There are a lot of other interesting stylistic choices within Reality. It often reverts from our characters delivering the lines to snippets of the transcript itself. Not only does this remind us how much of the script is actually real, but gives the situation real gravity and adds to the intensity. It redacts information that we're not allowed to hear in a clever way, and adds glitchy digital effects to replicate the recording. The camerawork adds to the claustrophobia by frequently relying on close-ups of our characters, and pans round to the drab room the interview takes place in often. It does a lot with it's particularly short run-time and it works.


When discussing single location movies, Reality is worth being added to the conversation. It's snappy, tense, unnerving and unique, offering an astonishing lead performance and several experimental stylistic choices in its cinematography and editing.

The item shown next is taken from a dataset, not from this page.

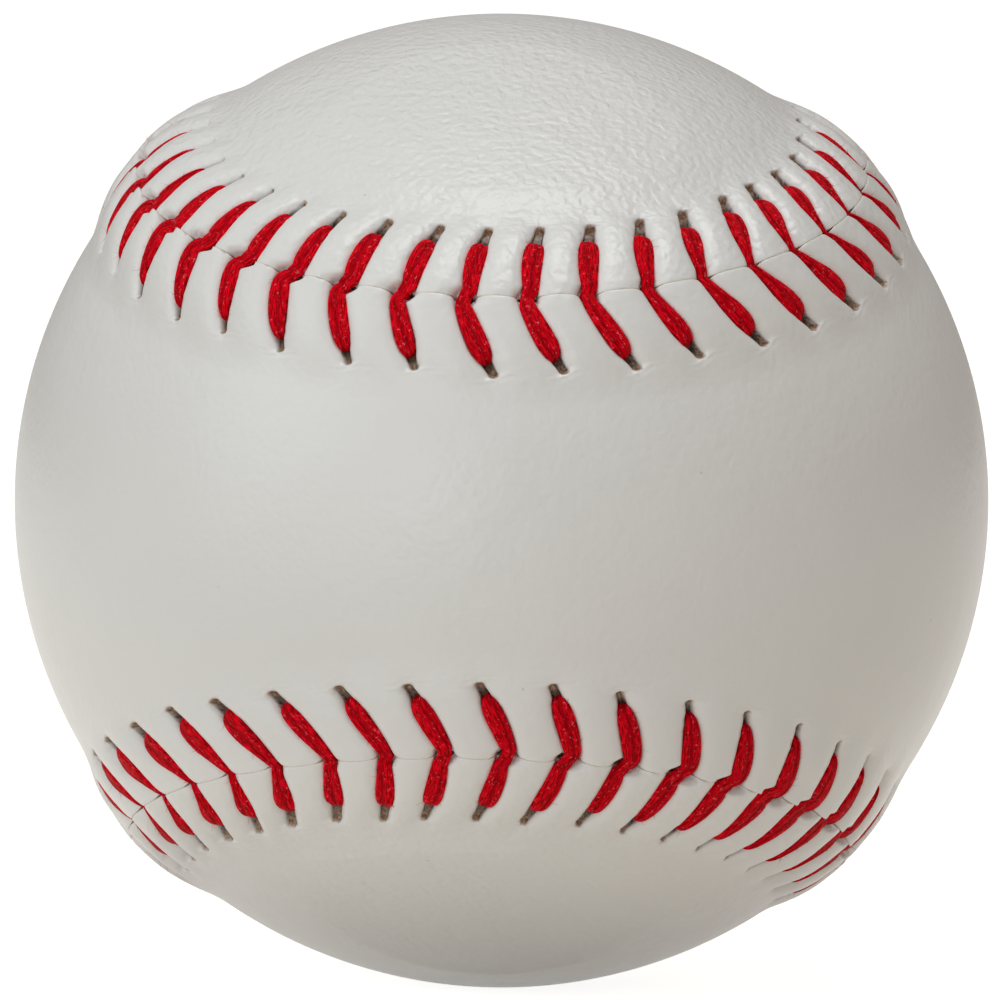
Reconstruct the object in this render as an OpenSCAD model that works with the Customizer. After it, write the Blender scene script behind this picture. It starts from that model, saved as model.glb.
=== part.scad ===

It's script is it's shining star, and the gimmick of using the actual transcript never gets old and is what makes it stand out from the rest. It's not perfect, as it's ending feels slightly abrupt and it's a little hard to grasp what's going on for those of us outside the USA without any background knowledge. However, it teaches us about something we likely don't know anything about, and shows flair whilst doing so. You will hit play for Sydney Sweeney, but you'll stay for it's intensity and sharp dialogue.